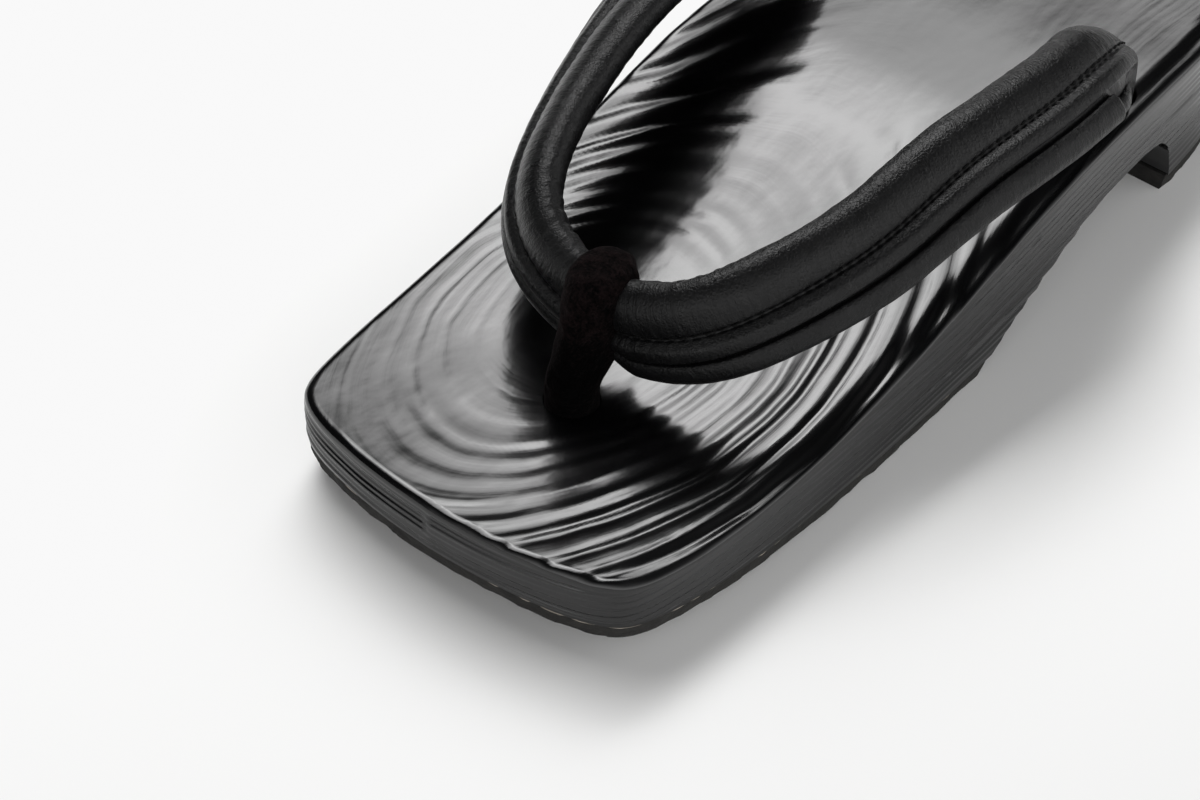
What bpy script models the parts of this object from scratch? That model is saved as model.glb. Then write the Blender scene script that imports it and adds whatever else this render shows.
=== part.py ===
"""Low carved geta: a wood block with an arch under the instep, rubber sheets, padded straps, velvet thong."""
import math

import bmesh
import bpy
import numpy as np

# Frame: toe towards -Y, heel towards +Y, floor at z = 0. The block and its straps mirror across x = 0.
# Lengths are in millimetres, turned into metres in make_object. Distances along the block start at the toe.
GAP = 0.3

LENGTH = 256.0
WIDTH = 105.0
BLOCK_HEIGHT = 36.7
EDGE_RADIUS = 2.2
EDGE_STEPS = 4
TOE_Y = -LENGTH / 2

# Rubber sheets: their thickness, their ends, how far the toe springs up, and the flat spot ahead of the arch.
RUBBER = 3.4
RUBBER_INSET = 0.2
RUBBER_FRONT_SLANT = 3.4
RUBBER_HEEL_SLANT = 1.4
RUBBER_HEEL_PROUD = 2.0
RUBBER_TIP_HALF_WIDTH = 2.0
RUBBER_LEAST_LENGTH = 1.0
TOE_SPRING = 8.5
FLAT_SPOT = 17.2
BLOCK_BASE = RUBBER + GAP

# The arch under the instep, open on both sides and to the floor.
ARCH_START = 125.6
ARCH_LENGTH = 81.3
ARCH_HEIGHT = 20.0
ARCH_END = ARCH_START + ARCH_LENGTH
FLAT_FROM = ARCH_START - FLAT_SPOT

# The thong: a round stem in a blind hole, opening into a loop round the straps.
THONG_FROM_TOE = 46.3
THONG_RADIUS = 6.0
THONG_DEPTH = 11.8
THONG_TO_STRAPS = 10.8
THONG_RISE = 8.4
LOOP_WALL = 3.6
LOOP_CLEARANCE = 0.35
LOOP_HALF_WIDTH = 6.8
THONG_HOLE_RADIUS = THONG_RADIUS + GAP
THONG_SIDES = 32

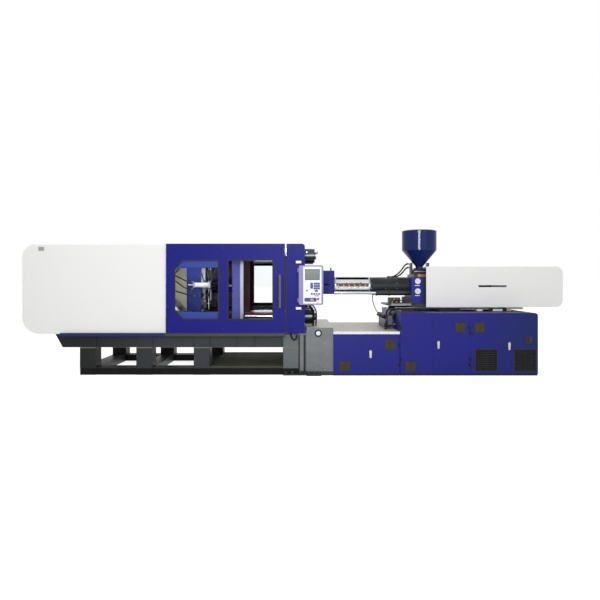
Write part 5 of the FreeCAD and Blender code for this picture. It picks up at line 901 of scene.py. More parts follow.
class MACHINE_OT_guard_trim(bpy.types.Operator):
    """Gaskets round the windows, and the screws, seal, rails and plates of the guards"""

    bl_idname = "machine.guard_trim"
    bl_label = "Guard trim"

    # left, right, lowest, highest
    LEFT_WINDOW = (-1.86, -1.19, 0.833, 1.73)
    RIGHT_WINDOW = (-1.064, -0.381, 0.833, 1.73)
    FAR_WINDOW = (-0.833, -0.42, 1.0, 1.7)
    CHAMFER = 0.127
    PANEL_FACE = -0.95

    def outline(self, window, chamfer=0.0):
        """Corners of a window, anticlockwise from its lower right, with its left corners cut off."""
        left, right, low, high = window
        if not chamfer:
            return [(right, low), (right, high), (left, high), (left, low)]
        return [(right, low), (right, high), (left + chamfer, high), (left, high - chamfer),
                (left, low + chamfer), (left + chamfer, low)]

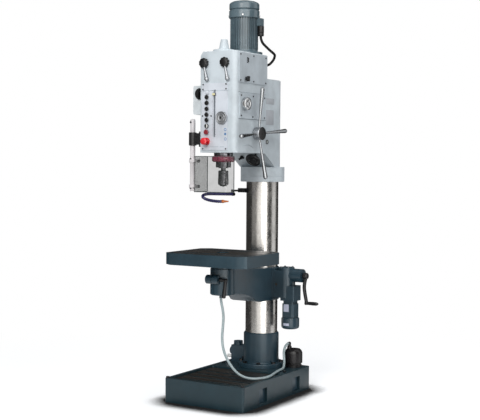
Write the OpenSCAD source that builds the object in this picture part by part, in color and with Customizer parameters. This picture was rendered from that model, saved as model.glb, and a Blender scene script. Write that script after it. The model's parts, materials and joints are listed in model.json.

__________

WORK REQUIRED =>
Every record above must be duplicated exactly.

COMPLETED EXERCISE =>
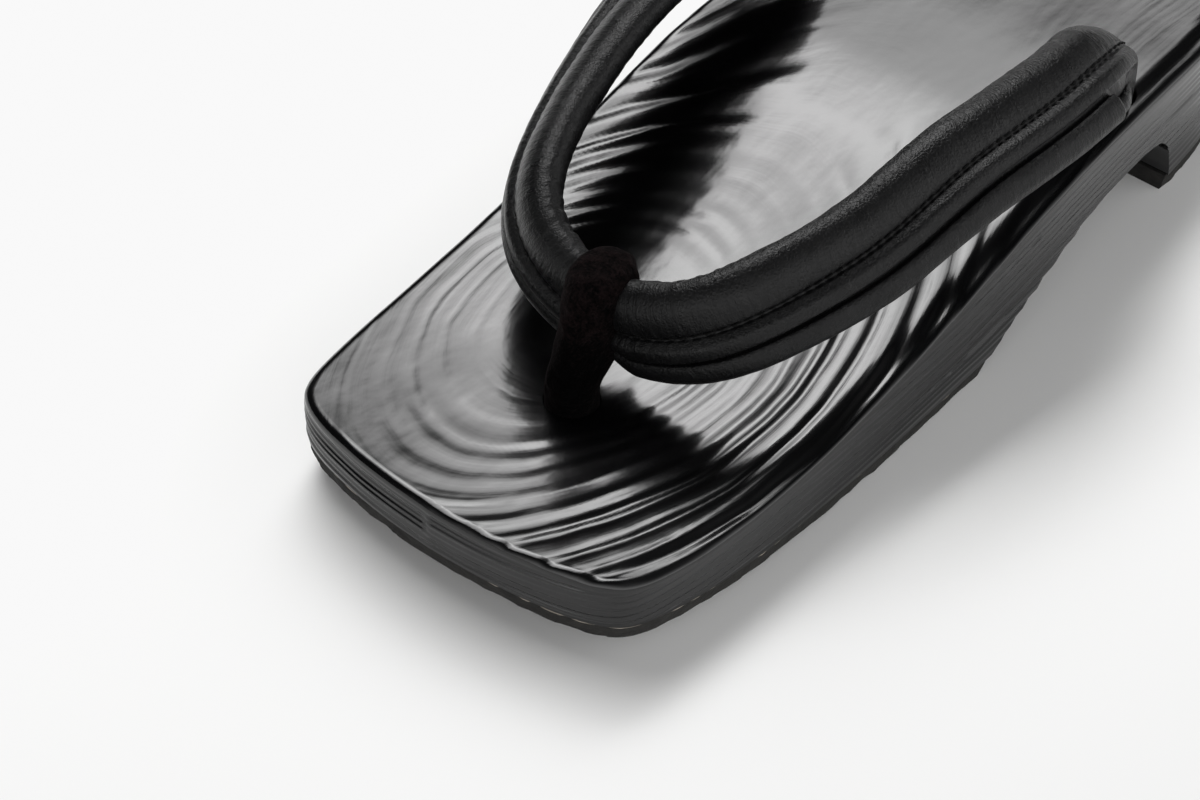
What bpy script models the parts of this object from scratch? That model is saved as model.glb. Then write the Blender scene script that imports it and adds whatever else this render shows.
=== part.py ===
"""Low carved geta: a wood block with an arch under the instep, rubber sheets, padded straps, velvet thong."""
import math

import bmesh
import bpy
import numpy as np

# Frame: toe towards -Y, heel towards +Y, floor at z = 0. The block and its straps mirror across x = 0.
# Lengths are in millimetres, turned into metres in make_object. Distances along the block start at the toe.
GAP = 0.3

LENGTH = 256.0
WIDTH = 105.0
BLOCK_HEIGHT = 36.7
EDGE_RADIUS = 2.2
EDGE_STEPS = 4
TOE_Y = -LENGTH / 2

# Rubber sheets: their thickness, their ends, how far the toe springs up, and the flat spot ahead of the arch.
RUBBER = 3.4
RUBBER_INSET = 0.2
RUBBER_FRONT_SLANT = 3.4
RUBBER_HEEL_SLANT = 1.4
RUBBER_HEEL_PROUD = 2.0
RUBBER_TIP_HALF_WIDTH = 2.0
RUBBER_LEAST_LENGTH = 1.0
TOE_SPRING = 8.5
FLAT_SPOT = 17.2
BLOCK_BASE = RUBBER + GAP

# The arch under the instep, open on both sides and to the floor.
ARCH_START = 125.6
ARCH_LENGTH = 81.3
ARCH_HEIGHT = 20.0
ARCH_END = ARCH_START + ARCH_LENGTH
FLAT_FROM = ARCH_START - FLAT_SPOT

# The thong: a round stem in a blind hole, opening into a loop round the straps.
THONG_FROM_TOE = 46.3
THONG_RADIUS = 6.0
THONG_DEPTH = 11.8
THONG_TO_STRAPS = 10.8
THONG_RISE = 8.4
LOOP_WALL = 3.6
LOOP_CLEARANCE = 0.35
LOOP_HALF_WIDTH = 6.8
THONG_HOLE_RADIUS = THONG_RADIUS + GAP
THONG_SIDES = 32

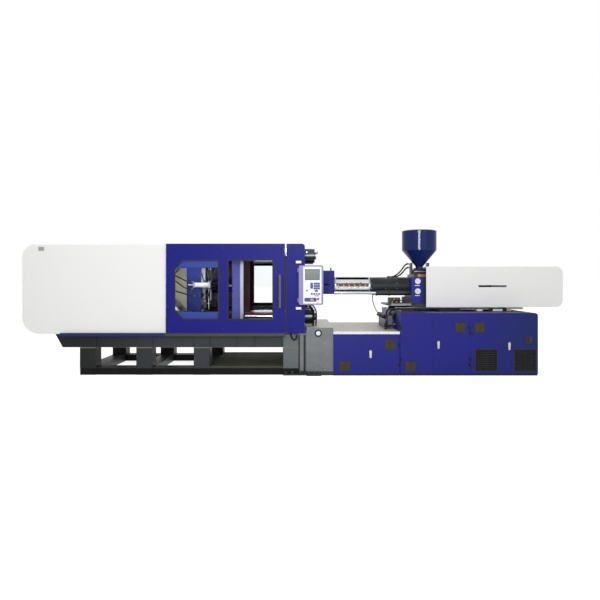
Write part 5 of the FreeCAD and Blender code for this picture. It picks up at line 901 of scene.py. More parts follow.
class MACHINE_OT_guard_trim(bpy.types.Operator):
    """Gaskets round the windows, and the screws, seal, rails and plates of the guards"""

    bl_idname = "machine.guard_trim"
    bl_label = "Guard trim"

    # left, right, lowest, highest
    LEFT_WINDOW = (-1.86, -1.19, 0.833, 1.73)
    RIGHT_WINDOW = (-1.064, -0.381, 0.833, 1.73)
    FAR_WINDOW = (-0.833, -0.42, 1.0, 1.7)
    CHAMFER = 0.127
    PANEL_FACE = -0.95

    def outline(self, window, chamfer=0.0):
        """Corners of a window, anticlockwise from its lower right, with its left corners cut off."""
        left, right, low, high = window
        if not chamfer:
            return [(right, low), (right, high), (left, high), (left, low)]
        return [(right, low), (right, high), (left + chamfer, high), (left, high - chamfer),
                (left, low + chamfer), (left + chamfer, low)]

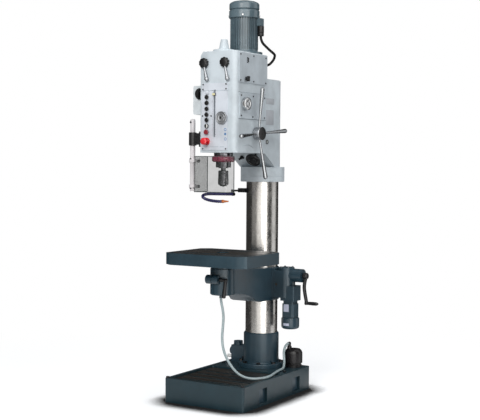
Write the OpenSCAD source that builds the object in this picture part by part, in color and with Customizer parameters. This picture was rendered from that model, saved as model.glb, and a Blender scene script. Write that script after it. The model's parts, materials and joints are listed in model.json.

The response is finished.